Among the many assertions throughout the evening that Berenhaus faulted was Walt's statement that while the U.S. should be "concerned" about Iran acquiring nuclear weapons, there was no cause for alarm. "The Soviet Union [during the Cold War] was never able to blackmail" other countries with their nuclear weapons, said Walt, so he didn't understand why one would think that Iran would be able to if it acquired nukes.

"It's absurd for them to think that Iran would not use nuclear weapons" and to compare "the Iranians' behavior and temperament with the Soviets during the Cold War."

Berenhaus asked the authors whether they planned to do a book on the "Saudi lobby" and its influence on U.S. Middle East policy.
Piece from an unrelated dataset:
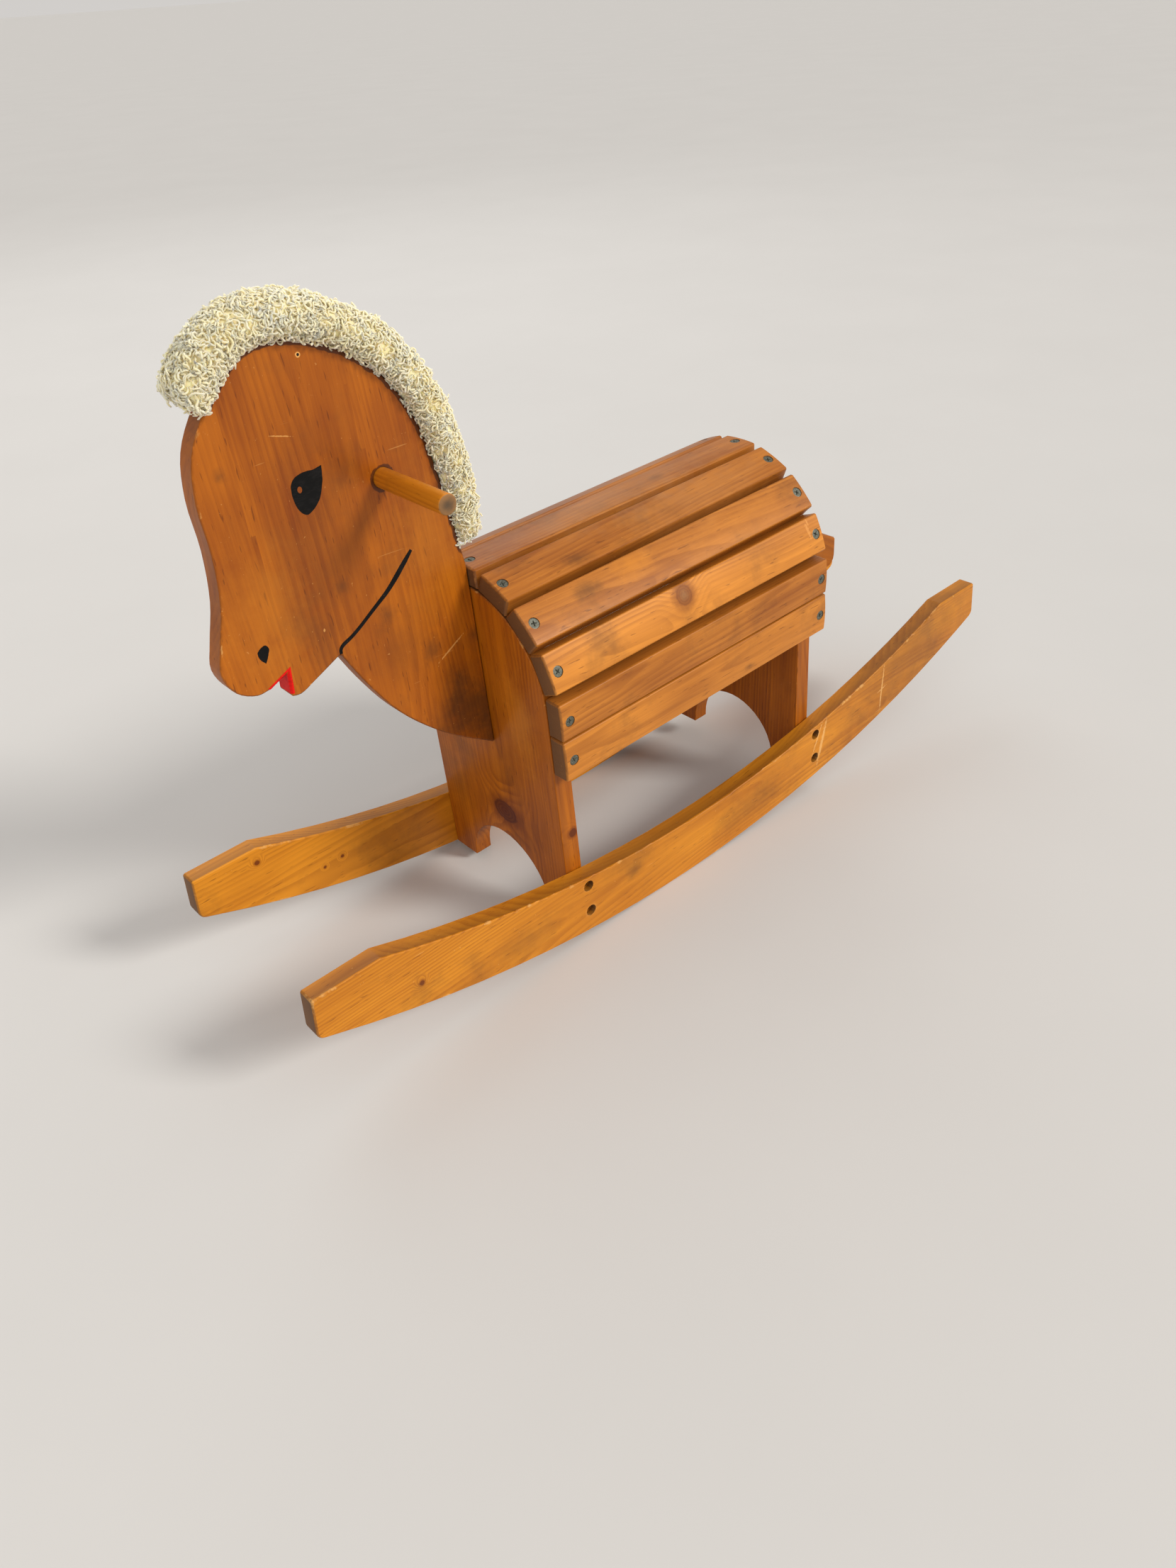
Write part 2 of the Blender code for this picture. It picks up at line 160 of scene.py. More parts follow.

Walt responded that the two did not believe such a lobby was all that influential, since Americans "don't need much of a lobby" to convince them of the vital need for oil.

There were plenty in attendance that found Walt and Mearsheimer's presentation important.

Charlene Gagon of Reston said she had come to the event because she had a positive reaction to the initial article Mearsheimer and Walt wrote about "the lobby" for the London Review of Books last year and believes that "the lobby" has had the effect of suppressing open debate on the issue by politicians and public figures.

"They opened up the discussion" about Israel and the Middle East, and "that's important for any kind [of] progress," she said. "It will create a better dialogue."

Gagon did say, though, that she had never felt personally suppressed in expressing her views on the subject. "In Reston, we have a very open discussion," she said.

Her friend, Patricia Broderick Globus, also of Reston, said she hoped the Mearsheimer-Walt book would spur an "open, honest discussion."

Citing the criticism Rep. Jim Moran (D-Va.) received for his 2003 remarks that the Iraq war would not have been possible without the support of the Jewish community, she said "it's been my experience" that the influence of "the lobby" prevents true debate.